🤖 AI Summary
This work addresses the sensitivity of latent diffusion models to sampling perturbations, which often arises from variance collapse in the latent space and leads to degraded generation quality. For the first time, this study explicitly identifies the critical role of sampling perturbation robustness in generative performance and proposes a variance-expansion loss to learn perturbation-robust latent representations while preserving high reconstruction fidelity. The method achieves an adaptive balance through an adversarial trade-off between reconstruction accuracy and latent variance, optimized within a β-VAE encoder framework coupled with diffusion-based sampling. Extensive experiments demonstrate consistent improvements in generation quality across diverse latent diffusion architectures, confirming that enhancing robustness in the latent space effectively stabilizes and elevates image synthesis performance.
📝 Abstract
Latent diffusion models have emerged as the dominant framework for high-fidelity and efficient image generation, owing to their ability to learn diffusion processes in compact latent spaces. However, while previous research has focused primarily on reconstruction accuracy and semantic alignment of the latent space, we observe that another critical factor, robustness to sampling perturbations, also plays a crucial role in determining generation quality.
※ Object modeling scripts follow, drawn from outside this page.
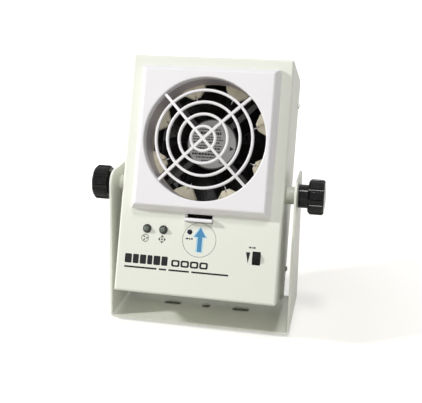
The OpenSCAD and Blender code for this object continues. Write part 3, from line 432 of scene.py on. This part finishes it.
def bar(centre, width, height):
    x, z = centre
    return [(x - width / 2, z - height / 2), (x + width / 2, z - height / 2),
            (x + width / 2, z + height / 2), (x - width / 2, z + height / 2)]


def softBar(centre, width, height, radius, steps=5):
    x, z = centre
    outline = []
    for quarter in range(4):
        cornerX = x + (width / 2 - radius) * (1 if quarter in (0, 3) else -1)
        cornerZ = z + (height / 2 - radius) * (1 if quarter < 2 else -1)
        for step in range(steps + 1):
            angle = math.radians(90 * quarter + 90 * step / steps)
            outline.append((cornerX + radius * math.cos(angle), cornerZ + radius * math.sin(angle)))
    return outline


label = {"tall": 1.3 * mm, "gap": 0.6 * mm}


# a word of plain bars, one for each width
def smallLabel(name, centre, widths):
    shape = bmesh.new()
    x = centre[0] - (sum(widths) + label["gap"] * (len(widths) - 1)) / 2
    for width in widths:
        stamp(shape, bar((x + width / 2, centre[1]), width, label["tall"]))
        x += width + label["gap"]
    addPiece(name, shape, ink, "head")


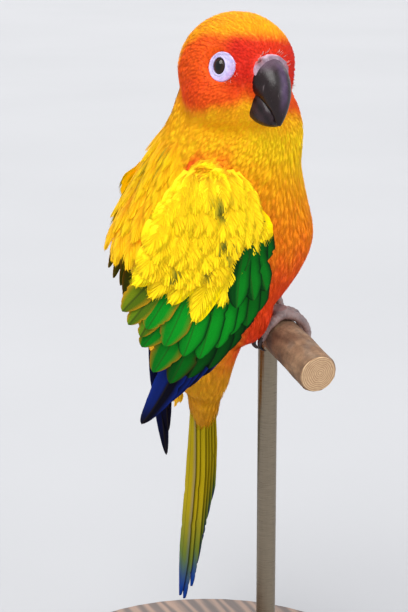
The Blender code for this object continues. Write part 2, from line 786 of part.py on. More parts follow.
def main():
    clear_scene()
    plumage = material("breast_feathers", (0.93, 0.42, 0.04), 0.75)
    neck_plumage = material("neck_feathers", (0.95, 0.55, 0.05), 0.75)
    head_plumage = material("head_feathers", (0.93, 0.33, 0.03), 0.75)
    wing_plumage = material("wing_feathers", (0.85, 0.62, 0.06), 0.65)
    tail_plumage = material("tail_feathers", (0.25, 0.32, 0.08), 0.6)
    thigh_plumage = material("thigh_feathers", (0.9, 0.2, 0.04), 0.75)
    horn = material("bill_horn", (0.03, 0.025, 0.03), 0.35)
    bare = material("cere_skin", (0.72, 0.55, 0.55), 0.55)
    eye = material("eye_glass", (0.02, 0.012, 0.01), 0.08)
    skin = material("foot_skin", (0.2, 0.17, 0.17), 0.6)
    wood = material("stand_wood", (0.2, 0.1, 0.05), 0.45)
    metal = material("stand_metal", (0.5, 0.45, 0.35), 0.35, 1.0)
    bark = material("perch_wood", (0.3, 0.2, 0.12), 0.8)

    bird = Matrix.Translation(PERCH_AT * MM) @ Matrix.Rotation(math.radians(LEAN), 4, "X")
    head_place = Matrix.Translation(HEAD_AT * MM) @ head_matrix()
    torso = make_torso(plumage)
    head, neck = make_head(head_plumage, neck_plumage, head_place, head_place.inverted())
    upper, cere, lower = make_bill(horn, bare, head_place)
    pieces = [torso, head, neck, upper, cere, lower]
    for name, side in (("eye_right", -1), ("eye_left", 1)):
        pieces.append(make_eye(name, side, eye, head_place))
    pieces.append(make_wing("wing_right", -1, PRIMARIES, wing_plumage))
    pieces.append(make_wing("wing_left", 1, LONG_PRIMARIES, wing_plumage))
    pieces.append(make_tail(tail_plumage))
    for name, side in (("thigh_right", -1), ("thigh_left", 1)):
        pieces.append(make_thigh(name, side, thigh_plumage))
    for name, side in (("foot_right", -1), ("foot_left", 1)):
        pieces.append(make_foot(name, side, skin))
    for piece in pieces:
        moved(piece, bird)
    make_stand(wood, metal, bark)


main()
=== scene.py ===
import math

import bmesh
import bpy
import numpy as np
from mathutils import Matrix, Vector
from mathutils.bvhtree import BVHTree


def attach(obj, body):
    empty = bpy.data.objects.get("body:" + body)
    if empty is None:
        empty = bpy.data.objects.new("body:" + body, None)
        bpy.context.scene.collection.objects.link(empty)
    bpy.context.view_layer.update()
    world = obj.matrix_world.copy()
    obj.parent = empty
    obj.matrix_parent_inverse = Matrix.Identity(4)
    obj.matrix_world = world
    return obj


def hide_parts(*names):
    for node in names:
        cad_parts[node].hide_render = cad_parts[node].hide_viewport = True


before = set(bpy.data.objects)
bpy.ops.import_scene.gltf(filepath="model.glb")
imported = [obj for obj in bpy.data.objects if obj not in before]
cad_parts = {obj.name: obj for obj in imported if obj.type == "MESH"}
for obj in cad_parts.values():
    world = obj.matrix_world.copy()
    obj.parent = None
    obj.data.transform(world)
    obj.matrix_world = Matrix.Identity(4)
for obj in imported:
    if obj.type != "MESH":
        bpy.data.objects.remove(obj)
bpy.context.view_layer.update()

draws = np.random.default_rng(417)
mm = 0.001

# lengths are in millimetres in the bird's own space: perch axis at the origin, +X forward, -Y its right
perchAt = Vector((19.0, -10.0, 145.0))
lean = 11.0
headAt = Vector((-20.5, -3.0, 96.0))
headTurns = ((-lean, "X"), (-75.2, "Z"), (-11.3, "Y"), (-8.3, "X"))  # the lean undone, then yaw, pitch and roll

birdMove = Matrix.Translation(perchAt * mm) @ Matrix.Rotation(math.radians(lean), 4, "X")
headMove = birdMove @ Matrix.Translation(headAt * mm)
for degrees, about in headTurns:
    headMove = headMove @ Matrix.Rotation(math.radians(degrees), 4, about)
birdPlace = np.array(birdMove @ Matrix.Scale(mm, 4))
headPlace = np.array(headMove @ Matrix.Scale(mm, 4))


def carried(place, points):  # a space's millimetres to world metres
    points = np.asarray(points, float)
    return points @ place[:3, :3].T + place[:3, 3]


def seenFrom(place, points):  # world metres to a space's millimetres
    back = np.linalg.inv(place)
    return points @ back[:3, :3].T + back[:3, 3]


def linear(red, green, blue):  # a screen colour, 0 to 255, as light
    c = np.array((red, green, blue), float) / 255.0
    return np.where(c <= 0.04045, c / 12.92, ((c + 0.055) / 1.055) ** 2.4)


def smooth(low, high, value):
    t = np.clip((value - low) / (high - low), 0.0, 1.0)
    return t * t * (3.0 - 2.0 * t)


def mixed(a, b, share):
    share = np.asarray(share)[..., None]
    return a * (1.0 - share) + b * share


def unit(rows):  # every row's way, one long
    return rows / np.linalg.norm(rows, axis=-1)[..., None]


def squareTo(way, axis):  # a way turned square to an axis
    return (way - axis * way.dot(axis)).normalized()


def ripple(points, size, seed):  # soft noise from a few crossed waves, about -1 to 1
    turn = np.random.default_rng(seed)
    total = np.zeros(len(points))
    for i in range(5):
        way = turn.normal(size=3)
        way *= (0.7 + 0.25 * i) / size / np.linalg.norm(way)
        total += np.sin(points @ way * 6.283 + turn.uniform(0, 6.283))
    return total / 2.6


def turns(count):  # the angles of a ring's points
    return [2 * math.pi * j / count for j in range(count)]


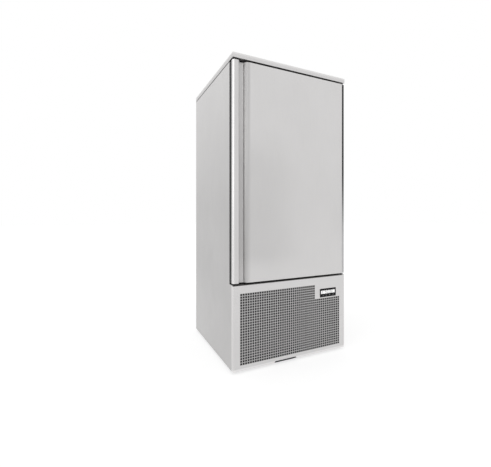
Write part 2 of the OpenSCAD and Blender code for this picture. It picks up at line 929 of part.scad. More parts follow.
// Inner sheet with a raised, round-cornered panel that faces the cold room
module door_inner_skin() {
    x = [left + gasket_in + gasket_w + 1.5, right - 9 - gasket_in - gasket_w - 1.5];
    z = [door_z + gasket_in + gasket_w + 1, door_top - gasket_in - gasket_w - 1];
    mid = [(x[0] + x[1]) / 2, (z[0] + z[1]) / 2];
    size = [x[1] - x[0], z[1] - z[0]];
    color(steel) translate([mid[0], 0, mid[1]]) {
        standing(front + profile_d, sheet) rounded(size[0], size[1], 8);
        standing(front + profile_d + 0.5, 5.5) rounded(size[0] - 60, size[1] - 60, 25);
        standing(front + profile_d + 0.5, 3.5) rounded(size[0] - 54, size[1] - 54, 28);
    }
}

// Magnetic gasket: wide foot in the door, narrow bulb against the cabinet
module door_gasket() {
    x = [left + gasket_in, right - 14];
    z = [door_z + gasket_in, door_top - gasket_in];
    step_in = 3;
    depth = door_t - profile_d - seam;
    color(dark) {
        difference() {
            block(x, [front + profile_d, front + profile_d + 3], z);
            block([x[0] + gasket_w, x[1] - gasket_w], [front, cab_y],
                  [z[0] + gasket_w, z[1] - gasket_w]);
        }
        difference() {
            block([x[0] + step_in, x[1] - step_in],
                  [front + profile_d + 2.5, front + profile_d + depth],
                  [z[0] + step_in, z[1] - step_in]);
            block([x[0] + gasket_w - step_in, x[1] - gasket_w + step_in], [front, cab_y],
                  [z[0] + gasket_w - step_in, z[1] - gasket_w + step_in]);
        }
    }
}

module door_bushes() {
    color([0.85, 0.85, 0.82]) for (z = [door_z + 0.5, door_top - 0.5 - bush_h])
        translate([hinge[0], hinge[1], z]) difference() {
            cylinder(r = bush_r, h = bush_h);
            translate([0, 0, -1]) cylinder(r = pin_r + run_gap, h = bush_h + 2);
        }
}

// ---------------------------------------------------------------- assembly

left_side_panel();
right_side_panel();
rear_panel();
rear_service_panel();
top_cover();
cabinet_underside();
cabinet_roof();
insulation();
cavity_liner();
frame_profile();
base_pan();
base_front_panel();
controller_bezel();
controller_case();
display_board();
display_window();
key_cap(0);  // key_power
key_cap(1);  // key_set
key_cap(2);  // key_down
key_cap(3);  // key_up
rack_uprights();
tray_runners();
rack_pins();
evaporator_cover();
fan_guards();
evaporator_fan_motors();
evaporator_fan_brackets();
evaporator_rotor(0);  // evaporator_rotor_1
evaporator_rotor(1);  // evaporator_rotor_2
evaporator_rotor(2);  // evaporator_rotor_3
evaporator_coil();
cover_standoffs();
probe_gland();
drain_pipe();
tray_rails();
condensate_tray();
condenser_coil();
condenser_shroud();
condenser_fan_motors();
condenser_fan_brackets();
condenser_rotor(0);  // condenser_rotor_1
condenser_rotor(1);  // condenser_rotor_2
compressor();
compressor_grommets();
receiver();
refrigerant_pipes();
electrical_box();
cable_gland();
hinge_brackets();
hinge_pins();
door_skin();
door_edge_profile();
door_insulation();
door_inner_skin();
door_gasket();
door_bushes();
foot(-1, -1);  // foot_front_left
foot(1, -1);  // foot_front_right
foot(-1, 1);  // foot_rear_left
foot(1, 1);  // foot_rear_right
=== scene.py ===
"""Looks of the upright blast chiller: camera, studio, finishes and the fine pieces.

Lengths are in metres in the part's own frame: +X to the right of the door, +Y to the back,
+Z up, with the floor at z = 0.
"""

import math

import bmesh
import bpy
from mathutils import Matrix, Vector


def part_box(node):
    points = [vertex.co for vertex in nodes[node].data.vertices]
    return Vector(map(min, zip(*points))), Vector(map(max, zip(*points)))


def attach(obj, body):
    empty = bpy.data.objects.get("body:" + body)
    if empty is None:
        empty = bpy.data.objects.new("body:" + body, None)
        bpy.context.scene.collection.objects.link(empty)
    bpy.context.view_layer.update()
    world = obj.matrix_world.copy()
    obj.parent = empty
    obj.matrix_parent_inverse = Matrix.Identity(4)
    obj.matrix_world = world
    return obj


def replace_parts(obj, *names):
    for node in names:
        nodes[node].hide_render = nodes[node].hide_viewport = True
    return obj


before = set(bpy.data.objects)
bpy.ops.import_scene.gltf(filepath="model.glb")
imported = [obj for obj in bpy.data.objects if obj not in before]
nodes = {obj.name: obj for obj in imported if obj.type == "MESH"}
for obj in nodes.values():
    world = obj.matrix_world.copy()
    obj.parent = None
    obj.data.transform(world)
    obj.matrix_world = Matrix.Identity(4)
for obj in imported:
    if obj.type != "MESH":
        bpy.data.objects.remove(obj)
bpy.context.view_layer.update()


def centre(name):
    """Middle of a node's box at rest."""
    low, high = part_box(name)
    return (low + high) / 2


# Places that the finishes and the fine pieces follow
SHELL_X, SHELL_BACK, SHELL_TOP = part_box("right_side_panel")[1]
LID_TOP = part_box("top_cover")[1].z
(_, PANEL_FRONT, PANEL_FOOT), (PANEL_X, _, PANEL_TOP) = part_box("base_front_panel")
DOOR_EDGE, DOOR_FRONT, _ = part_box("door_skin")[0]
STRIP_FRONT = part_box("door_edge_profile")[0].y

# ---------------------------------------------------------------- camera

IMAGE_W = 491
IMAGE_H = 467
FOCAL_PX = 322.5
PRINCIPAL_PX = (270.0, 215.5)
CAMERA_AT = (-1.033, -2.084, 0.8895)
CAMERA_YAW = math.radians(27.3)
SENSOR_MM = 36.0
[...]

Through empirical and theoretical analyses, we show that the commonly used $β$-VAE-based tokenizers in latent diffusion models, tend to produce overly compact latent manifolds that are highly sensitive to stochastic perturbations during diffusion sampling, leading to visual degradation. To address this issue, we propose a simple yet effective solution that constructs a latent space robust to sampling perturbations while maintaining strong reconstruction fidelity. This is achieved by introducing a Variance Expansion loss that counteracts variance collapse and leverages the adversarial interplay between reconstruction and variance expansion to achieve an adaptive balance that preserves reconstruction accuracy while improving robustness to stochastic sampling. Extensive experiments demonstrate that our approach consistently enhances generation quality across different latent diffusion architectures, confirming that robustness in latent space is a key missing ingredient for stable and faithful diffusion sampling.